¹https://web-assets.domo.com/blog/wp-content/uploads/2017/07/17_domo_data-never-sleeps-5-01.png
²Information Apocalypse is a term coined recently by Aviv Ovadya to highlight the danger of apathy in an era when everything can be faked.
https://www.buzzfeednews.com/article/charliewarzel/the-terrifying-future-of-fake-news

Biographies

Kevin Day’s practice and research examine digital media polemics such as algorithmic culture, big data, mediation, cyber control, post-human concerns, and information capitalism. Informed by philosophy of technology, media studies, and critical theory, the research questions the ubiquitous logic of framing the world through information, indicative of a cybernetic way of knowing. His work seeks to resist the reduction of codification through an insistence on the presence of noise in the interface, which persists within the signals in the capitalist communication industry.

Day was born in Taipei, Taiwan. He received his MFA from the University of British Columbia and is currently based in Vancouver. He has presented his work nationally and internationally, at locations such as the Vancouver Art Gallery (Vancouver), Creative Media Centre (Hong Kong), University of Hamburg (Hamburg), Qubit (New York), and Gallery 1313 (Toronto), among others. He has authored several published articles on information and cyber politics, and has received funding from the Canada Council for the Arts and the Social Science and Humanities Research Council of Canada (SSHRC).

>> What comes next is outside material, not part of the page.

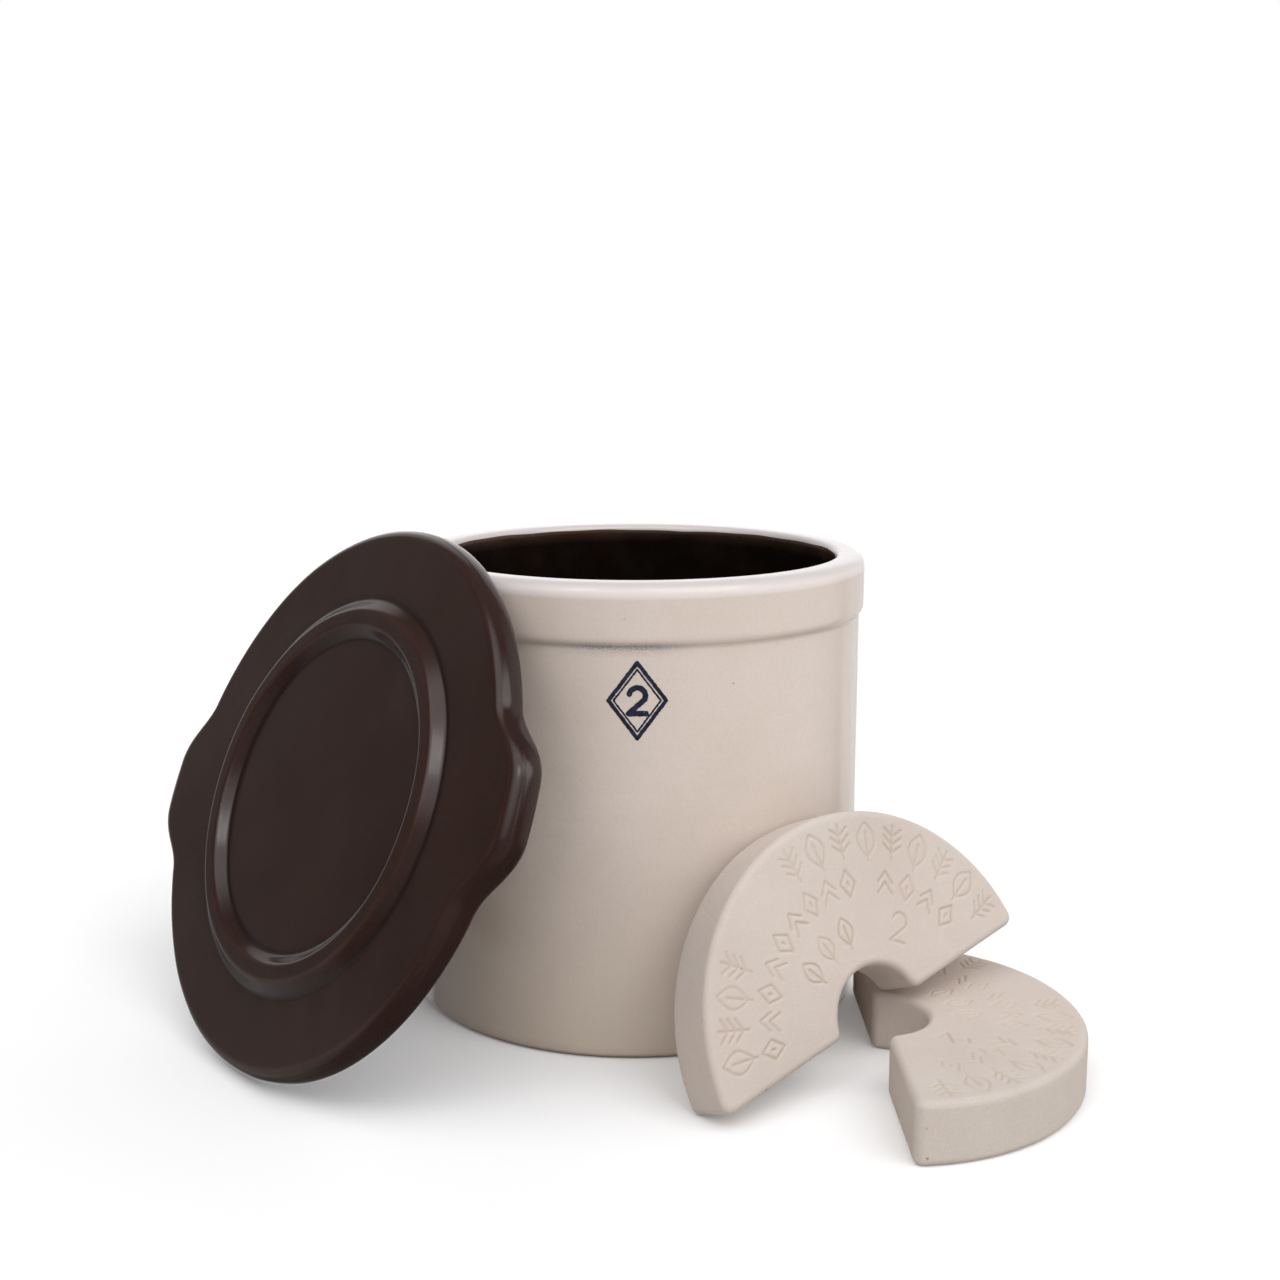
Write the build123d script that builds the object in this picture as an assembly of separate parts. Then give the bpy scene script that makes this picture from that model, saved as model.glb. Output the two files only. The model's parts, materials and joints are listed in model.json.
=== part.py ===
"""Two-gallon stoneware fermenting crock with a lugged lid and two half-ring weights.

Units are millimetres and +Z is up. The origin is the centre of the crock's base, on the floor.
The crock stands upright, the lid leans on its rim, one weight lies flat on the floor, and the
other weight stands on its tip, with one leg over the flat weight and its back on the crock's wall.
"""
import os
from math import cos, radians, sin

from build123d import *

# Crock
CROCK_HEIGHT = 235.0
RIM_RADIUS = 120.65
BODY_RADIUS = 118.0
MOUTH_RADIUS = 105.5
FLOOR_THICKNESS = 13.0
FOOT_ROUND = 3.0
FLOOR_CORNER_ROUND = 12.0
RIM_OUTER_ROUND = 6.5
RIM_INNER_ROUND = 3.5
COLLAR_TOP_OF_STEP = 214.0
COLLAR_FOOT = 206.0

# Lid: the brim's flat top is at local z = 0, and the lid's thickness goes down from there
LID_RADIUS = 137.25
LID_THICKNESS = 14.0
LID_SHOULDER_ROUND = 7.5
LID_LOWER_ROUND = 3.0
LID_CENTRE_THICKNESS = 12.0
TOP_RING_FOOT_RADIUS = 98.5
TOP_RING_OUTER_RADIUS = 92.5
TOP_RING_INNER_RADIUS = 84.0
TOP_RING_TOE_RADIUS = 79.0
TOP_RING_HEIGHT = 5.0
TOP_RING_ROUND = 1.6
SEAT_RING_OUTER_RADIUS = 102.0
SEAT_RING_INNER_RADIUS = 93.0
SEAT_RING_DEPTH = 5.0
SEAT_RING_ROUND = 1.8
LUG_RADIUS = 154.25
LUG_HALF_ANGLE = 12.6
LUG_FLANK_ANGLE = 45.0
LUG_FLANK_REACH = 24.0
LUG_ROUND = 20.0
LUG_AXIS_ANGLE = 10.5

# Lid's place: centre of the brim's top plane, the compass turn of its face, and its lean
LID_CENTRE = (-149.68, -105.36, 129.76)
LID_FACE_TURN = -50.08
LID_LEAN = 24.60

# Weights: each is a half ring, cut back from the ring's centre by half the kerf
WEIGHT_OUTER_RADIUS = 99.0
WEIGHT_HOLE_RADIUS = 25.0
WEIGHT_THICKNESS = 30.0
WEIGHT_KERF = 5.1
WEIGHT_CORNER_ROUND = 5.0
WEIGHT_EDGE_ROUND = 3.5

# Flat weight's place: the ring's centre on the floor, and its turn about Z
FLAT_WEIGHT_CENTRE = (119.14, -127.41, 0.0)
FLAT_WEIGHT_TURN = 2.83

# Leaning weight's place: the ring's centre on its back face, the direction from there to the
# middle of its arc, and the outward normal of its upper face
LEANING_WEIGHT_CENTRE = (106.23, -115.49, 20.10)
LEANING_WEIGHT_ARC = (-0.4284, 0.1498, 0.8911)
LEANING_WEIGHT_FACE = (0.5268, -0.7598, 0.3810)


def polar(radius, angle):
    """A point in the XY plane at an angle in degrees."""
    return (radius * cos(radians(angle)), radius * sin(radians(angle)))


def turned(section):
    """A section drawn with radius along X and height along Y, turned about the Z axis."""
    return revolve(Plane.XZ * section, axis=Axis.Z)


def make_crock():
    """Straight-walled jar with a collar below its rounded rim."""
    rim_shoulder = CROCK_HEIGHT - RIM_OUTER_ROUND
    rim_crest = RIM_RADIUS - RIM_OUTER_ROUND
    mouth_crest = MOUTH_RADIUS + RIM_INNER_ROUND
    mouth_edge = CROCK_HEIGHT - RIM_INNER_ROUND
    foot_radius = BODY_RADIUS - FOOT_ROUND
    floor_radius = MOUTH_RADIUS - FLOOR_CORNER_ROUND
    corner_top = FLOOR_THICKNESS + FLOOR_CORNER_ROUND
    outline = [
        Line((0, 0), (foot_radius, 0)),
        RadiusArc((foot_radius, 0), (BODY_RADIUS, FOOT_ROUND), -FOOT_ROUND),
        Line((BODY_RADIUS, FOOT_ROUND), (BODY_RADIUS, COLLAR_FOOT)),
        Spline(
            (BODY_RADIUS, COLLAR_FOOT),
            (RIM_RADIUS, COLLAR_TOP_OF_STEP),
            tangents=[(0.5, 1), (0, 1)],
        ),
        Line((RIM_RADIUS, COLLAR_TOP_OF_STEP), (RIM_RADIUS, rim_shoulder)),
        RadiusArc((RIM_RADIUS, rim_shoulder), (rim_crest, CROCK_HEIGHT), -RIM_OUTER_ROUND),
        Line((rim_crest, CROCK_HEIGHT), (mouth_crest, CROCK_HEIGHT)),
        RadiusArc((mouth_crest, CROCK_HEIGHT), (MOUTH_RADIUS, mouth_edge), -RIM_INNER_ROUND),
        Line((MOUTH_RADIUS, mouth_edge), (MOUTH_RADIUS, corner_top)),
        RadiusArc((MOUTH_RADIUS, corner_top), (floor_radius, FLOOR_THICKNESS), FLOOR_CORNER_ROUND),
        Line((floor_radius, FLOOR_THICKNESS), (0, FLOOR_THICKNESS)),
        Line((0, FLOOR_THICKNESS), (0, 0)),
    ]
    return turned(make_face(outline)).solid()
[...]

Sunshine Frère is a writer, curator and artist based in Canada. She has an MA in Interactive Media from Goldsmiths, and a BFA in Studio Arts and Electroacoustic studies from Concordia University. Frère’s practice is cross-disciplinary and interactive. Her work has been exhibited in Canada and Europe. Frère works within local, national and international art communities in a variety of projects and roles. She is currently the Curatorial Programmer at the New Media Gallery and the General Manager for Other Sights for Artists’ Projects. Frère is also the Strategic Initiatives Chair on Access Gallery’s Board in Vancouver.